- [What to produce]:
Starting from the line that contains "Recreate this object", copy every line exactly until the line that contains "the foot's underside.", which is also included.
::::
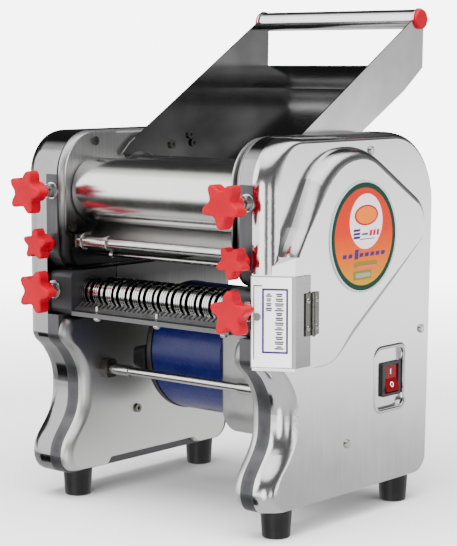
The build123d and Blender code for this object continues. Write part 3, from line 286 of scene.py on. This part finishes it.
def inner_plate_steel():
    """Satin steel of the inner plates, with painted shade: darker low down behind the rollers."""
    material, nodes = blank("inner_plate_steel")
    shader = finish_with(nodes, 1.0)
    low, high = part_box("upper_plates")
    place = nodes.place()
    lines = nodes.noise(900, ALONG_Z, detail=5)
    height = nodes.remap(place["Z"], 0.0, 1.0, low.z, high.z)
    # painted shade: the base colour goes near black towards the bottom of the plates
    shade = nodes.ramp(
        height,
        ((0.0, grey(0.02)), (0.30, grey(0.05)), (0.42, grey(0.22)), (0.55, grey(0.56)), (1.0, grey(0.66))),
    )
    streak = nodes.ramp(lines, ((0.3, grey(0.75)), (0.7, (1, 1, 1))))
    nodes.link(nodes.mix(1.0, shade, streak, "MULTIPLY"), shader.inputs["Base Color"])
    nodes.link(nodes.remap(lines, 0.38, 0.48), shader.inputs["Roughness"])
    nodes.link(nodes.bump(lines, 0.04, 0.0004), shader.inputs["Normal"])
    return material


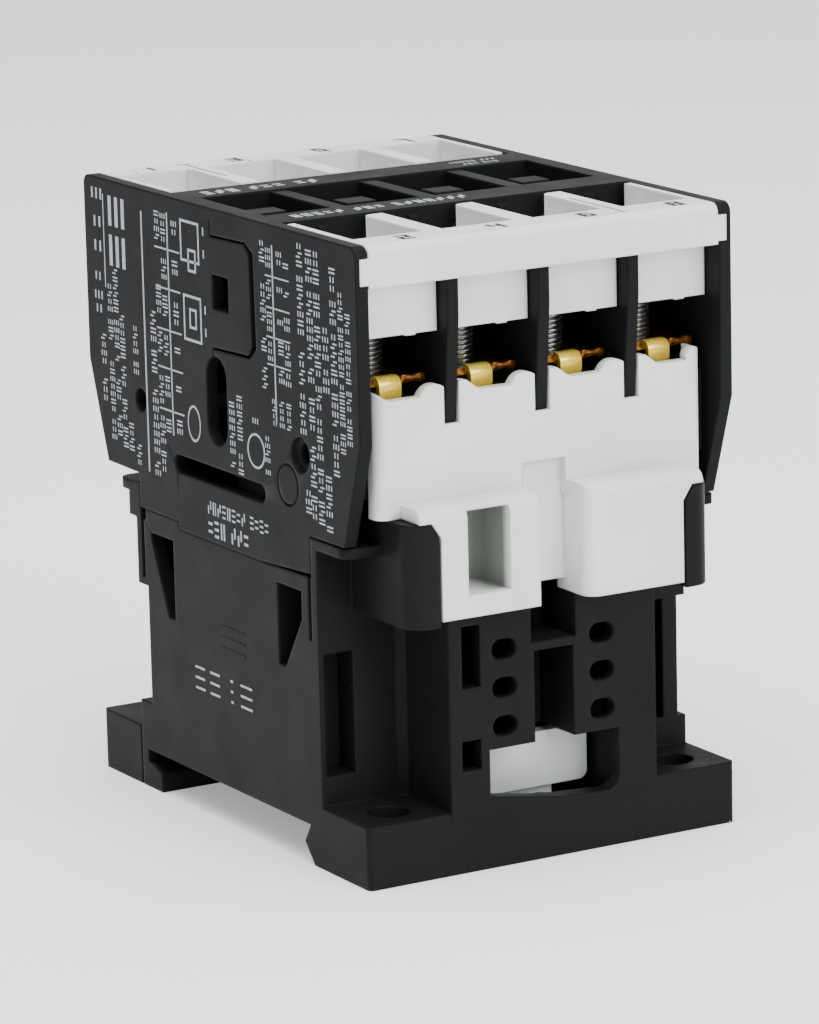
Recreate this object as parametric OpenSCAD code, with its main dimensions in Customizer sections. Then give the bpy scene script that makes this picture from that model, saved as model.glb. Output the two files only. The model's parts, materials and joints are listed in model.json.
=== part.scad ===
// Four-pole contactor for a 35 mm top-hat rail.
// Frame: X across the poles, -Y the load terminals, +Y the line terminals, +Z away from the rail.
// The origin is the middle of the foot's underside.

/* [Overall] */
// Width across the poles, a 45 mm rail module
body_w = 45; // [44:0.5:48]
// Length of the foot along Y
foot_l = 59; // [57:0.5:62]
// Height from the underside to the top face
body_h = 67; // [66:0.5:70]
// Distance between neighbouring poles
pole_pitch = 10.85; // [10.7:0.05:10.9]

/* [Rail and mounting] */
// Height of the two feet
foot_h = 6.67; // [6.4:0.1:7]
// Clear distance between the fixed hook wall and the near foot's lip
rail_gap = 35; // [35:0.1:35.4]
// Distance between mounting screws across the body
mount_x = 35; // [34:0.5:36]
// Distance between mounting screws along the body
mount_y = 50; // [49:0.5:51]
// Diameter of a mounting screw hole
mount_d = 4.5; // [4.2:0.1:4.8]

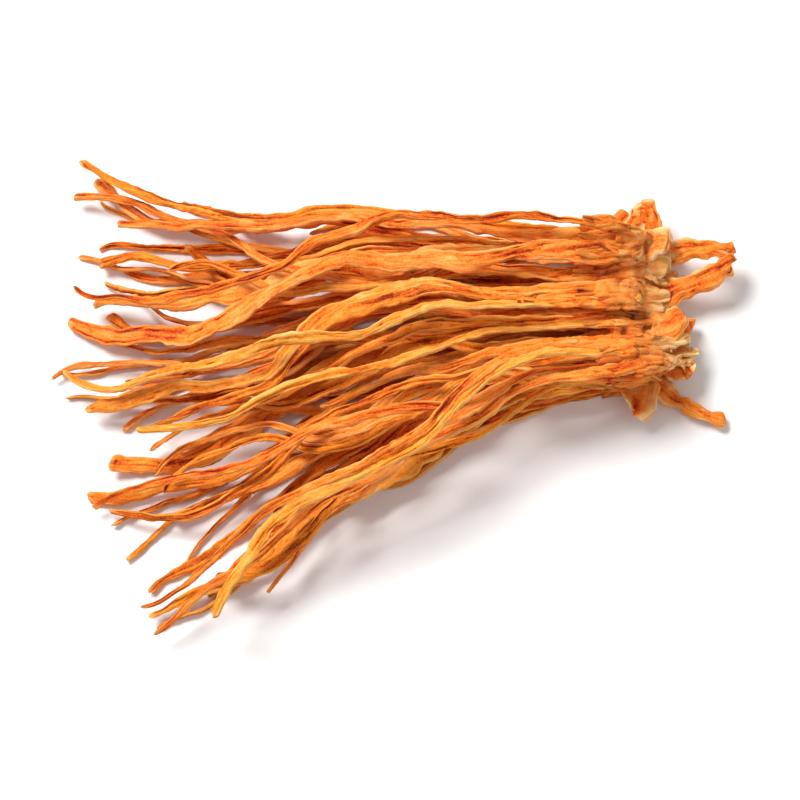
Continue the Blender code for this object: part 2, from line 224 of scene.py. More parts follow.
::::
- [Task solution]:
Recreate this object as parametric OpenSCAD code, with its main dimensions in Customizer sections. Then give the bpy scene script that makes this picture from that model, saved as model.glb. Output the two files only. The model's parts, materials and joints are listed in model.json.
=== part.scad ===
// Four-pole contactor for a 35 mm top-hat rail.
// Frame: X across the poles, -Y the load terminals, +Y the line terminals, +Z away from the rail.
// The origin is the middle of the foot's underside.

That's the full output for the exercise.